Thoughts from the ammo line

Ammo Grrrll has some advice in the self-help department. She urges us to HARNESS THE POWER OF PROCRASTINATION!

While I generally did my homework in a timely fashion in high school, in college I took procrastination “up a notch,” as Emeril would say. How well I remember Finals Week the first quarter of my freshman year. It turns out – for an historic first time in college history — I had emphasized my social life over academics and had neglected to keep up with my reading for two reading-intensive classes. I had to read 4,000 pages of material in four days. Ah, to be 18 again, able to stay awake for 96 straight hours! AND absorb an astonishing amount of drivel from the Sociology books in a state of semi-delirium. Heck, I didn’t even drink coffee yet.

The last time I hung an all-nighter was about eight years ago standing in the ammo line at Walmart all night to snag a 1000-round box of .22s. Took me DAYS to recover. But I got the ammo!

But at that stage of my brain’s life, I had a semi-photographic memory where I could skim a page and picture its contents when I closed my eyes. Which made me a very good test-taker. Now, sadly, my brain is a Magic Slate where I can read a factoid, and 30 seconds later have no idea what it said, or even what the topic was. Where was I? Oh, yeah, back to college…

At first, assignments like essays and term papers would be typed on my Smith Corona manual typewriter no earlier than a day or two before the deadline. Then that seemed too compulsive when a person could simply stay up all night playing cards, crank it out at 3:00 a.m., and snatch the last page out of the typewriter just in time to make it to the class where it was due.

In my junior year, in a Psychology class in which the term paper was 60 percent of your grade, I anticipated the Eagles’ mega-hit “Take It To The Limit” and turned it in not at the BEGINNING of the class, but ran to the lecture hall at 8:45 for my 8 o’clock class, snuck in, and turned the paper in at the END of the class. It was perhaps my finest procrastination achievement up to that time, eclipsed many times since.

Oddly enough, when I had chosen this topic, I picked up my weekly checkout counter magazine, Women’s World (Motto: “Proudly catering to overweight hypochondriacs for over 15 years!”). And right there on page 2 was the following joke (paraphrased):

A tough professor told his huge lecture class that tests would be turned in IMMEDIATELY when he called “Time!” — no exceptions. The exam proceeded and he called time. Everyone turned in his or her paper but one young lady. She took an extra sixteen seconds to fill out a last answer. He told her he would not accept the paper. Outraged, she asked, “Do you know who I AM?” He said he did not. “Good!” she said as she rushed his desk, stuck the paper in the middle of the big pile, and ran out.
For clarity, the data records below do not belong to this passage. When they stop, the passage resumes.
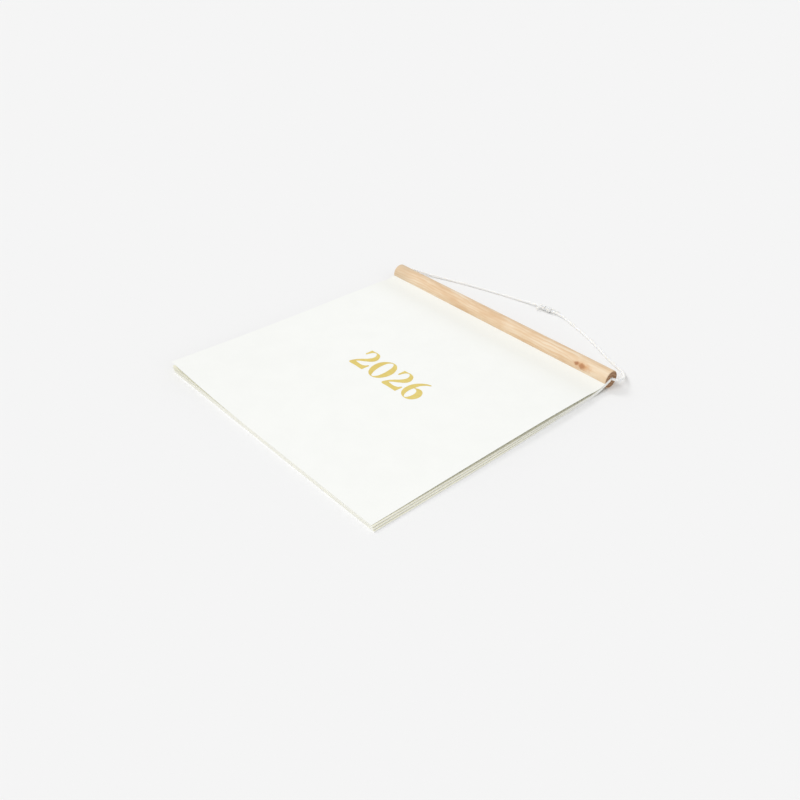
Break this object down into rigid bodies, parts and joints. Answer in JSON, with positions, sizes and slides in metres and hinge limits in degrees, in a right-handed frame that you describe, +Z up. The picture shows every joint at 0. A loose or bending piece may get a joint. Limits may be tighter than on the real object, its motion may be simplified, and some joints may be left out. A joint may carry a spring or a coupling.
{
  "type": "wall calendar",
  "caption": "Square wall calendar lying flat: paper leaves gripped in the slot of a round wooden bar, with a looped hanging cord tied in a knot.",
  "frame": {"origin": "on the surface the calendar lies on, under the middle of the pad and bar together, the cord not counted", "axes": "+Z up, out of the cover; +X along the bar, the way the year reads; +Y from the pad's free edge to the bar, which is up when the calendar hangs"},
  "size_m": [0.3115, 0.3697, 0.018],
  "materials": {
    "wood": "planed light pine, unvarnished",
    "paper": "uncoated, matt",
    "foil": "gold foil print, satin",
    "cord": "twisted cotton, matt"
  },
  "bodies": {
    "root": {"hanger_bar": "wood", "cover_leaf": "paper", "page_block": "paper", "hanging_cord": "cord", "cord_knot": "cord"}
  },
  "joints": []
}
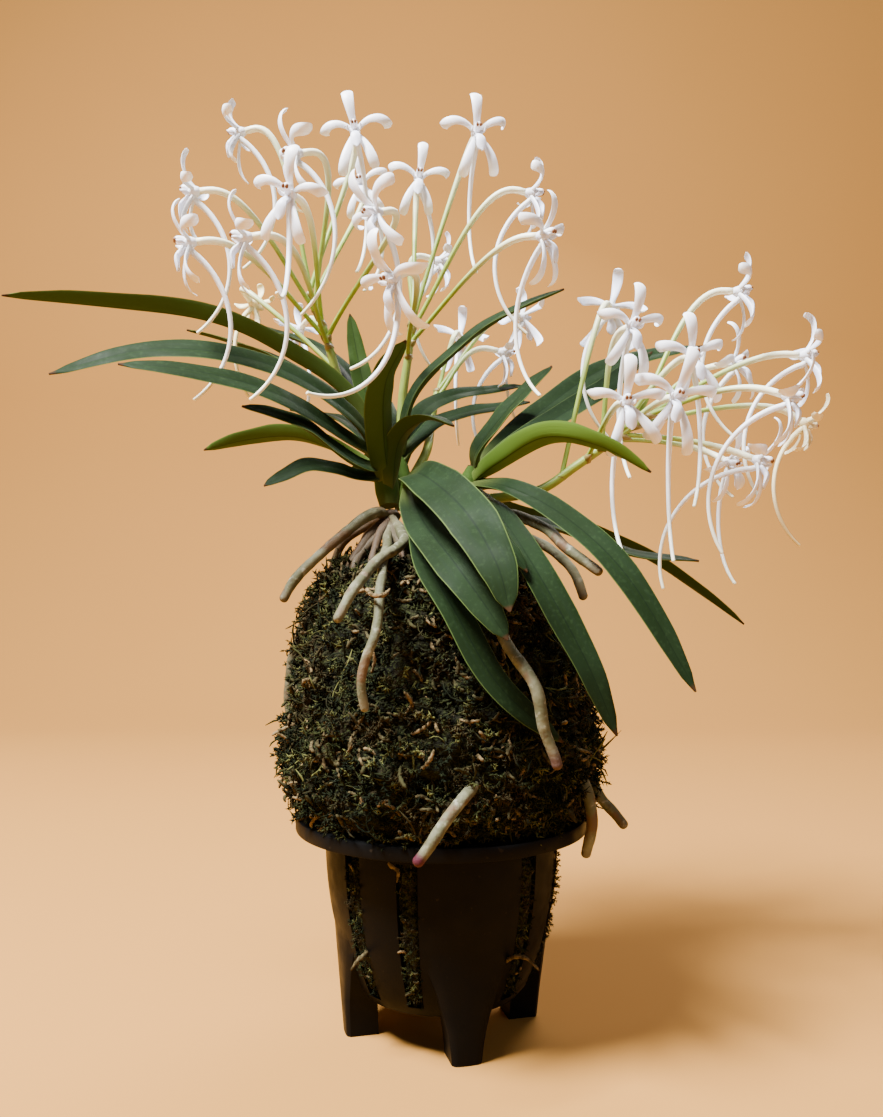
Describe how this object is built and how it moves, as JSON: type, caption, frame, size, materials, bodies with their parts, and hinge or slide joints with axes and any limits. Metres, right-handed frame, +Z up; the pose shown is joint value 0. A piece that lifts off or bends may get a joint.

Isn’t that a great joke? Of course, this level of procrastination only works with the Liberal Arts course offerings, even though this was long before Gender Studies, Feminist Studies, Black Studies, Madonna Studies, Studies Studies, and the like. In my European Fiction class, we had to read about 20 books, serious books by Thomas Mann, Marcel Proust, and Andre Gide. But, it could not be done with a foreign language, Math or Science. No way can you learn French in the last four days of a quarter. Evidently. And I took virtually no Math or Science.

When I got married after my junior year, my mother organized a nice bridal shower for me in absentia with the ladies I had known my whole life and they kindly provided most of the items that Joe and I owned. After a June wedding, the thank-you notes for these life-saving items were out within 4-6 weeks, which Emily Post said was “on time,” since the social class she was advising was just back from their extended Continental honeymoon in that timeframe.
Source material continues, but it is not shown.